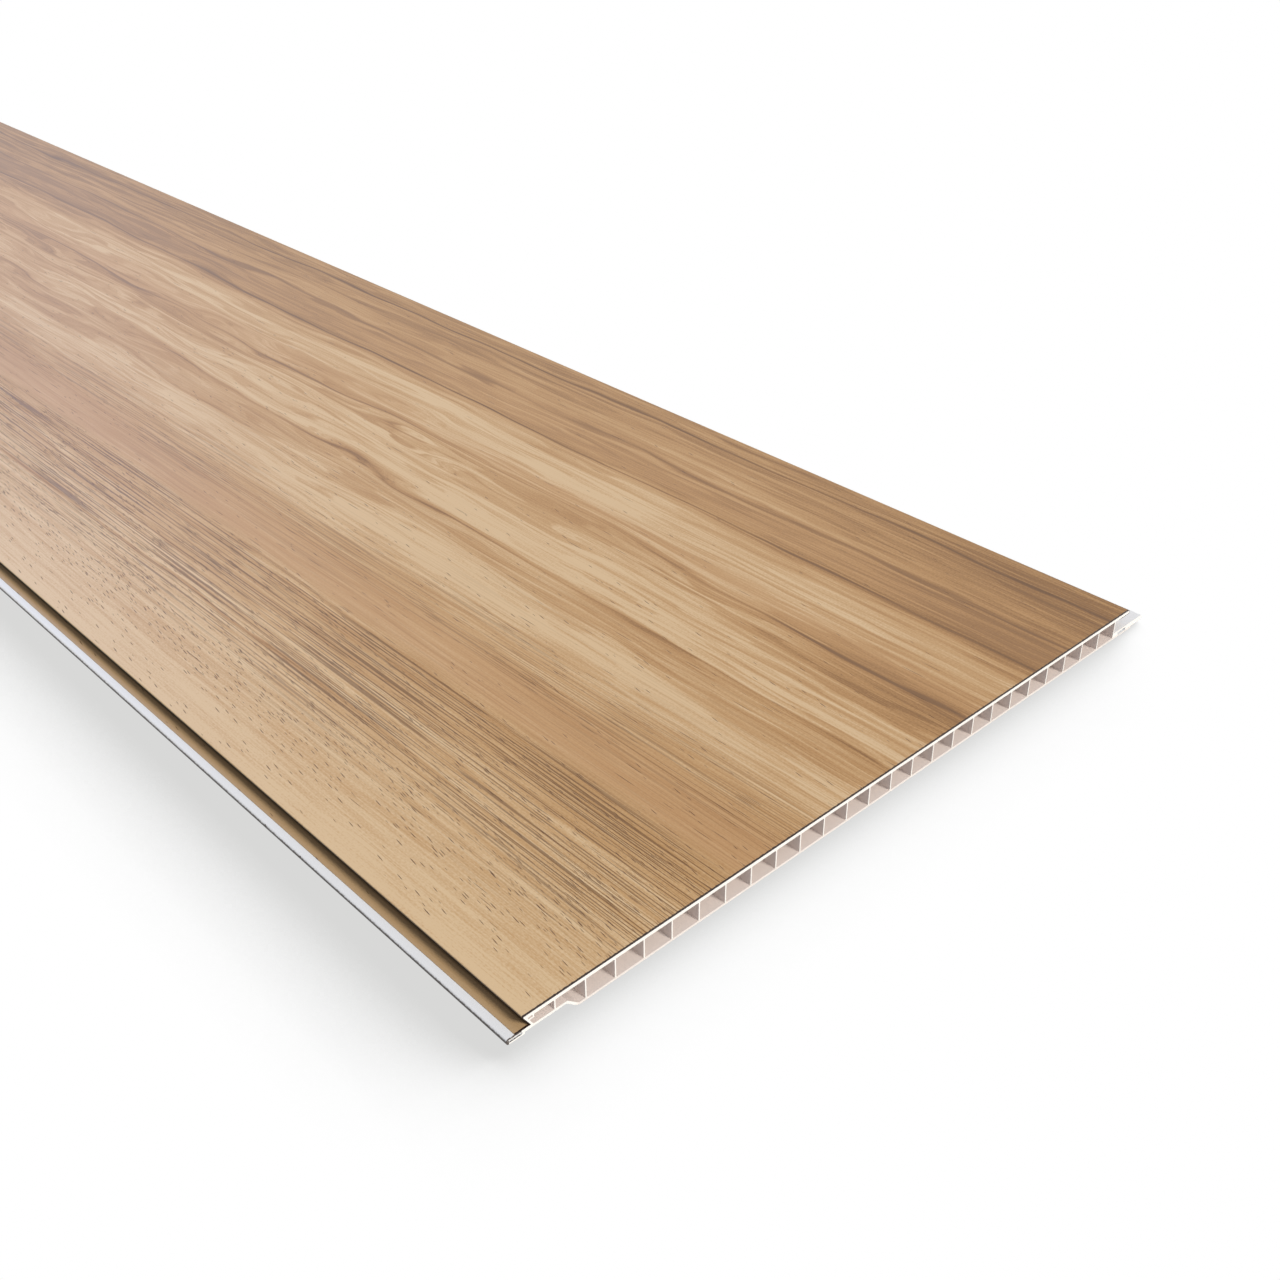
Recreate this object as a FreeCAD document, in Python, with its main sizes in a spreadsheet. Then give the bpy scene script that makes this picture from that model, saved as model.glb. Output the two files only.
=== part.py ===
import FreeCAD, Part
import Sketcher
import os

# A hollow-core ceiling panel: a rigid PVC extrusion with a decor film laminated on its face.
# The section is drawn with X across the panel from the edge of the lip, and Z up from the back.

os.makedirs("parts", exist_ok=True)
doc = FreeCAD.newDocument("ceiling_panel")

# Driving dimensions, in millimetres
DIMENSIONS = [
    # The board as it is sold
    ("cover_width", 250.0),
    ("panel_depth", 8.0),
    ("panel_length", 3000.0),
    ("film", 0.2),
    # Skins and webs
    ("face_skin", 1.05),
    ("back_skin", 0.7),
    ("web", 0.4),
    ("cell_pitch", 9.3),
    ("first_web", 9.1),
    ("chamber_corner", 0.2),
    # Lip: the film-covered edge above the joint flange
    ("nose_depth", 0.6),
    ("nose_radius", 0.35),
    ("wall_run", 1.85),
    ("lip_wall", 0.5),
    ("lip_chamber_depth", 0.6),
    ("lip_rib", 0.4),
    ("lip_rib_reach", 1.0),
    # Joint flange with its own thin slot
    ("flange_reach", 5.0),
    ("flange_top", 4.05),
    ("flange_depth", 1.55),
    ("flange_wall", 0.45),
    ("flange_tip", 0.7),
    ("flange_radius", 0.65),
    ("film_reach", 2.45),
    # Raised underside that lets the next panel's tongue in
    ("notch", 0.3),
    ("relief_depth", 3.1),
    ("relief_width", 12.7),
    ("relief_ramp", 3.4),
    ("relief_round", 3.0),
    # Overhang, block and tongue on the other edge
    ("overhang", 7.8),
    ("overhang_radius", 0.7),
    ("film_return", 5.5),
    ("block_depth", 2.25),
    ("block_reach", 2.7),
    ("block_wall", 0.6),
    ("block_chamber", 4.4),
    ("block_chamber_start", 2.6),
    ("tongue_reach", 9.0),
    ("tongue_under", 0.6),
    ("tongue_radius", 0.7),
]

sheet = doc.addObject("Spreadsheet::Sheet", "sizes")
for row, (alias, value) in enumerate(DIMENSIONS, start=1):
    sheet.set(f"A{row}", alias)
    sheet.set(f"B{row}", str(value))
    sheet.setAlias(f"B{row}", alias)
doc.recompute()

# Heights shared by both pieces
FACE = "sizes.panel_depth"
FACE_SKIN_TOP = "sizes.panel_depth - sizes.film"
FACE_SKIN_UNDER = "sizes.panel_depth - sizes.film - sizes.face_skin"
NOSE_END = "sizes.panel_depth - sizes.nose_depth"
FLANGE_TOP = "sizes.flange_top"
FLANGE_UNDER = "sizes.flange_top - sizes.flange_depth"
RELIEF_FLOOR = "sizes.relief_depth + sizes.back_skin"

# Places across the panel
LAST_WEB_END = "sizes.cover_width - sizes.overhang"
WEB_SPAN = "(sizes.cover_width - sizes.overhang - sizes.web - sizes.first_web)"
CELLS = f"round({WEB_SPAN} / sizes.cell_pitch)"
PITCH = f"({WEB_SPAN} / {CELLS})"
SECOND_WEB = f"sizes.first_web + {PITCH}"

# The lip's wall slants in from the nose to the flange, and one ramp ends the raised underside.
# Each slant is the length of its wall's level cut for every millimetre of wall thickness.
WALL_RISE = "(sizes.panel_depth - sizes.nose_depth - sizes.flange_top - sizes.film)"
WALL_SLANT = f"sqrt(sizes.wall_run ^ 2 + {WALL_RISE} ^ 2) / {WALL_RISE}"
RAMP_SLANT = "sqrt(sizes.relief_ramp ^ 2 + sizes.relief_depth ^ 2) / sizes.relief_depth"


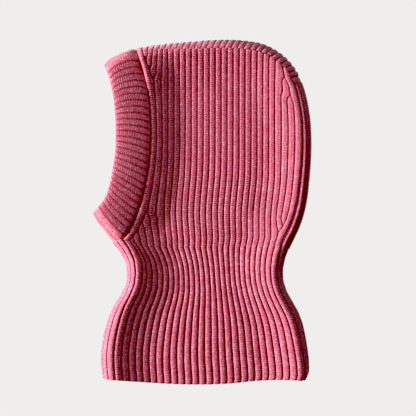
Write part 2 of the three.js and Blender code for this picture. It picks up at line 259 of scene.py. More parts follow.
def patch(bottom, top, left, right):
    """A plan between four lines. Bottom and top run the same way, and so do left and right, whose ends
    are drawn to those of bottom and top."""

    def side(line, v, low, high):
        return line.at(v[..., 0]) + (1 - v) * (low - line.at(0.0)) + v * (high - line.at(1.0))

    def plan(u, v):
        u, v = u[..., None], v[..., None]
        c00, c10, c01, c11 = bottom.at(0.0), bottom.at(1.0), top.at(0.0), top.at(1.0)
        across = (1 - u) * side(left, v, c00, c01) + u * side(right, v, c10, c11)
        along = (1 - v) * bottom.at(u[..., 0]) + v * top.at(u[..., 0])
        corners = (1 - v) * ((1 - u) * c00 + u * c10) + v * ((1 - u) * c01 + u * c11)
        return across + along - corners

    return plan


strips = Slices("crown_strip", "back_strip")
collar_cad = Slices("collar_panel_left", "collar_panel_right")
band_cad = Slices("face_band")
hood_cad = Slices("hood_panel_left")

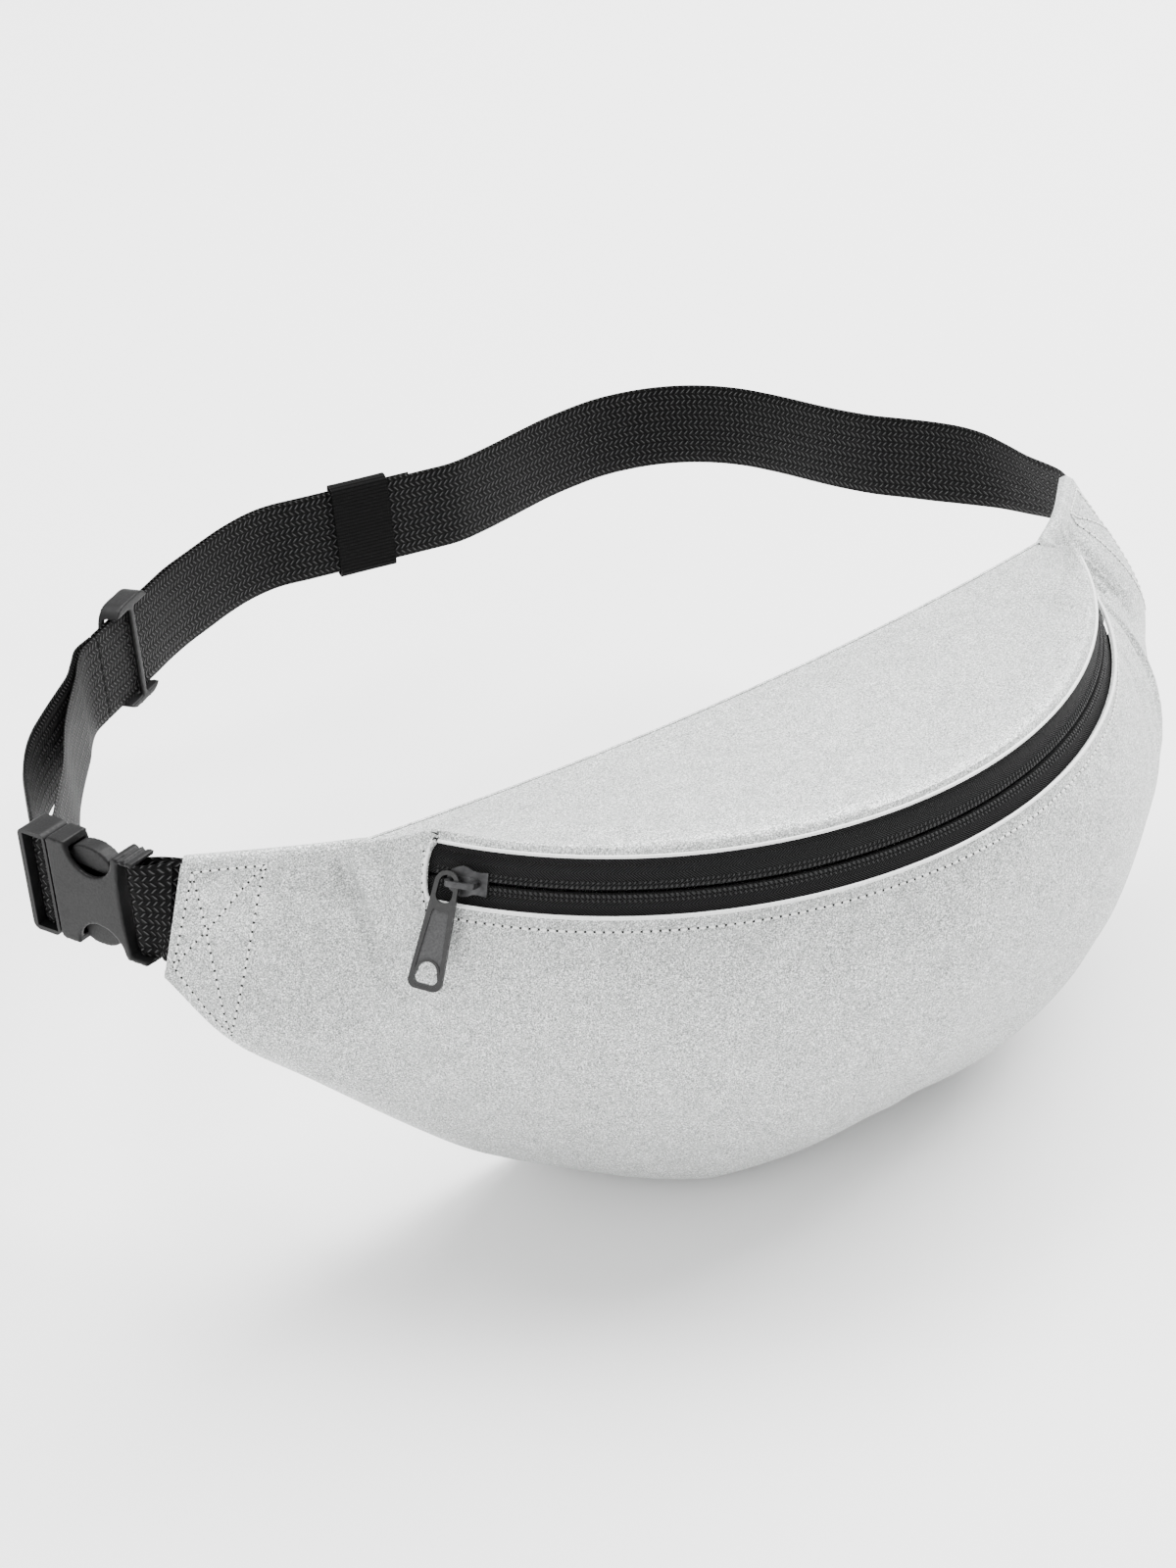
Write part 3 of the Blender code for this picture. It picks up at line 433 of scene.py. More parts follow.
===============
__Exercise details__
Reproduce each record exactly, leaving nothing out.

__Task response__
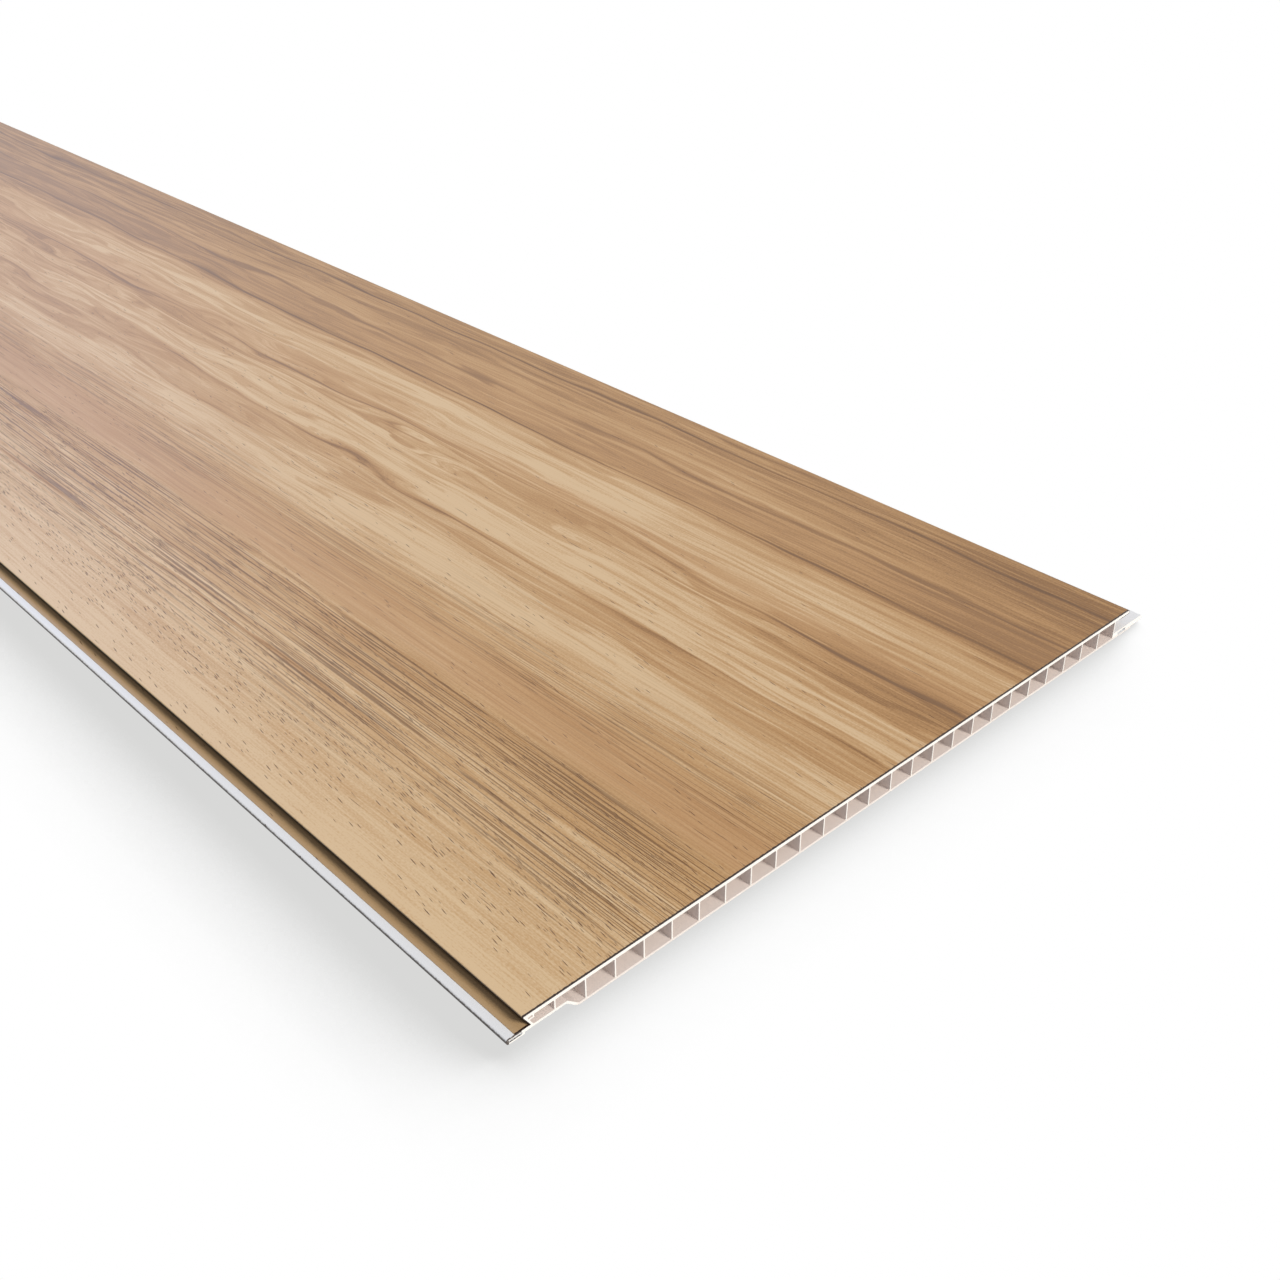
Recreate this object as a FreeCAD document, in Python, with its main sizes in a spreadsheet. Then give the bpy scene script that makes this picture from that model, saved as model.glb. Output the two files only.
=== part.py ===
import FreeCAD, Part
import Sketcher
import os

# A hollow-core ceiling panel: a rigid PVC extrusion with a decor film laminated on its face.
# The section is drawn with X across the panel from the edge of the lip, and Z up from the back.

os.makedirs("parts", exist_ok=True)
doc = FreeCAD.newDocument("ceiling_panel")

# Driving dimensions, in millimetres
DIMENSIONS = [
    # The board as it is sold
    ("cover_width", 250.0),
    ("panel_depth", 8.0),
    ("panel_length", 3000.0),
    ("film", 0.2),
    # Skins and webs
    ("face_skin", 1.05),
    ("back_skin", 0.7),
    ("web", 0.4),
    ("cell_pitch", 9.3),
    ("first_web", 9.1),
    ("chamber_corner", 0.2),
    # Lip: the film-covered edge above the joint flange
    ("nose_depth", 0.6),
    ("nose_radius", 0.35),
    ("wall_run", 1.85),
    ("lip_wall", 0.5),
    ("lip_chamber_depth", 0.6),
    ("lip_rib", 0.4),
    ("lip_rib_reach", 1.0),
    # Joint flange with its own thin slot
    ("flange_reach", 5.0),
    ("flange_top", 4.05),
    ("flange_depth", 1.55),
    ("flange_wall", 0.45),
    ("flange_tip", 0.7),
    ("flange_radius", 0.65),
    ("film_reach", 2.45),
    # Raised underside that lets the next panel's tongue in
    ("notch", 0.3),
    ("relief_depth", 3.1),
    ("relief_width", 12.7),
    ("relief_ramp", 3.4),
    ("relief_round", 3.0),
    # Overhang, block and tongue on the other edge
    ("overhang", 7.8),
    ("overhang_radius", 0.7),
    ("film_return", 5.5),
    ("block_depth", 2.25),
    ("block_reach", 2.7),
    ("block_wall", 0.6),
    ("block_chamber", 4.4),
    ("block_chamber_start", 2.6),
    ("tongue_reach", 9.0),
    ("tongue_under", 0.6),
    ("tongue_radius", 0.7),
]

sheet = doc.addObject("Spreadsheet::Sheet", "sizes")
for row, (alias, value) in enumerate(DIMENSIONS, start=1):
    sheet.set(f"A{row}", alias)
    sheet.set(f"B{row}", str(value))
    sheet.setAlias(f"B{row}", alias)
doc.recompute()

# Heights shared by both pieces
FACE = "sizes.panel_depth"
FACE_SKIN_TOP = "sizes.panel_depth - sizes.film"
FACE_SKIN_UNDER = "sizes.panel_depth - sizes.film - sizes.face_skin"
NOSE_END = "sizes.panel_depth - sizes.nose_depth"
FLANGE_TOP = "sizes.flange_top"
FLANGE_UNDER = "sizes.flange_top - sizes.flange_depth"
RELIEF_FLOOR = "sizes.relief_depth + sizes.back_skin"

# Places across the panel
LAST_WEB_END = "sizes.cover_width - sizes.overhang"
WEB_SPAN = "(sizes.cover_width - sizes.overhang - sizes.web - sizes.first_web)"
CELLS = f"round({WEB_SPAN} / sizes.cell_pitch)"
PITCH = f"({WEB_SPAN} / {CELLS})"
SECOND_WEB = f"sizes.first_web + {PITCH}"

# The lip's wall slants in from the nose to the flange, and one ramp ends the raised underside.
# Each slant is the length of its wall's level cut for every millimetre of wall thickness.
WALL_RISE = "(sizes.panel_depth - sizes.nose_depth - sizes.flange_top - sizes.film)"
WALL_SLANT = f"sqrt(sizes.wall_run ^ 2 + {WALL_RISE} ^ 2) / {WALL_RISE}"
RAMP_SLANT = "sqrt(sizes.relief_ramp ^ 2 + sizes.relief_depth ^ 2) / sizes.relief_depth"


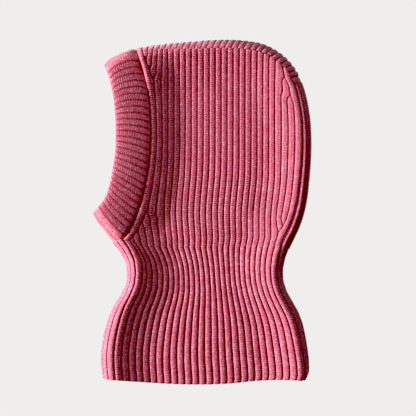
Write part 2 of the three.js and Blender code for this picture. It picks up at line 259 of scene.py. More parts follow.
def patch(bottom, top, left, right):
    """A plan between four lines. Bottom and top run the same way, and so do left and right, whose ends
    are drawn to those of bottom and top."""

    def side(line, v, low, high):
        return line.at(v[..., 0]) + (1 - v) * (low - line.at(0.0)) + v * (high - line.at(1.0))

    def plan(u, v):
        u, v = u[..., None], v[..., None]
        c00, c10, c01, c11 = bottom.at(0.0), bottom.at(1.0), top.at(0.0), top.at(1.0)
        across = (1 - u) * side(left, v, c00, c01) + u * side(right, v, c10, c11)
        along = (1 - v) * bottom.at(u[..., 0]) + v * top.at(u[..., 0])
        corners = (1 - v) * ((1 - u) * c00 + u * c10) + v * ((1 - u) * c01 + u * c11)
        return across + along - corners

    return plan


strips = Slices("crown_strip", "back_strip")
collar_cad = Slices("collar_panel_left", "collar_panel_right")
band_cad = Slices("face_band")
hood_cad = Slices("hood_panel_left")

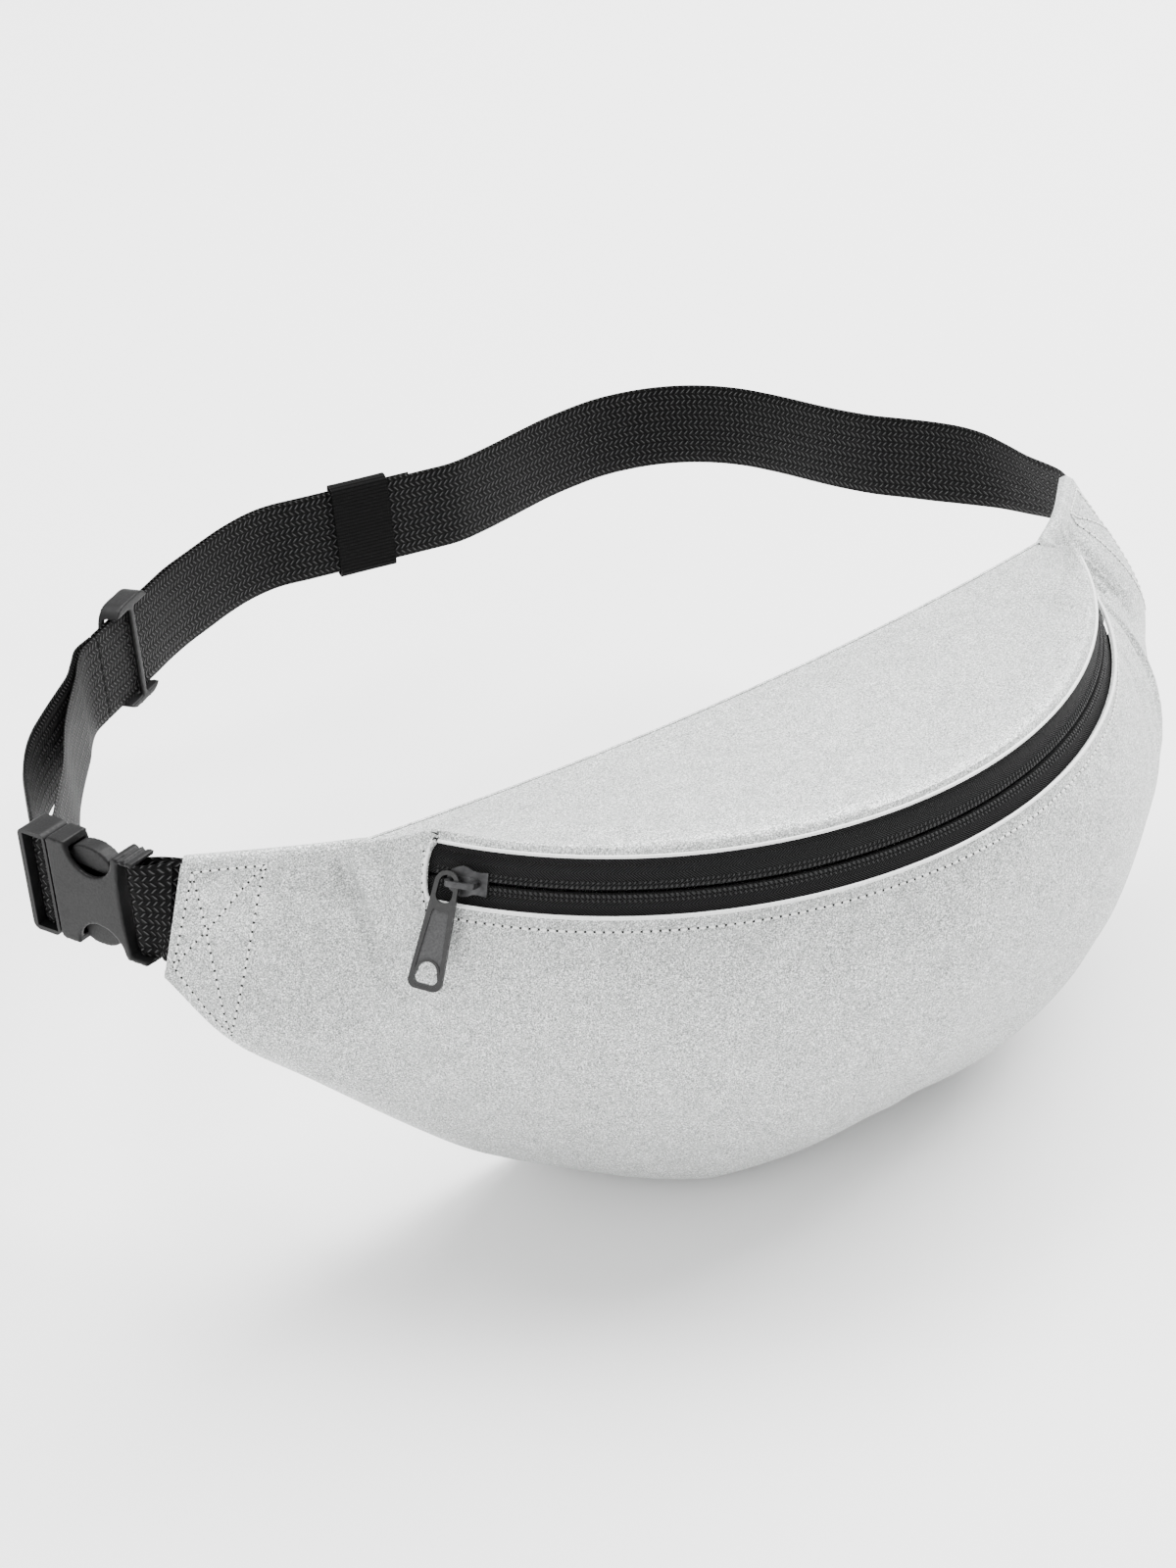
Write part 3 of the Blender code for this picture. It picks up at line 433 of scene.py. More parts follow.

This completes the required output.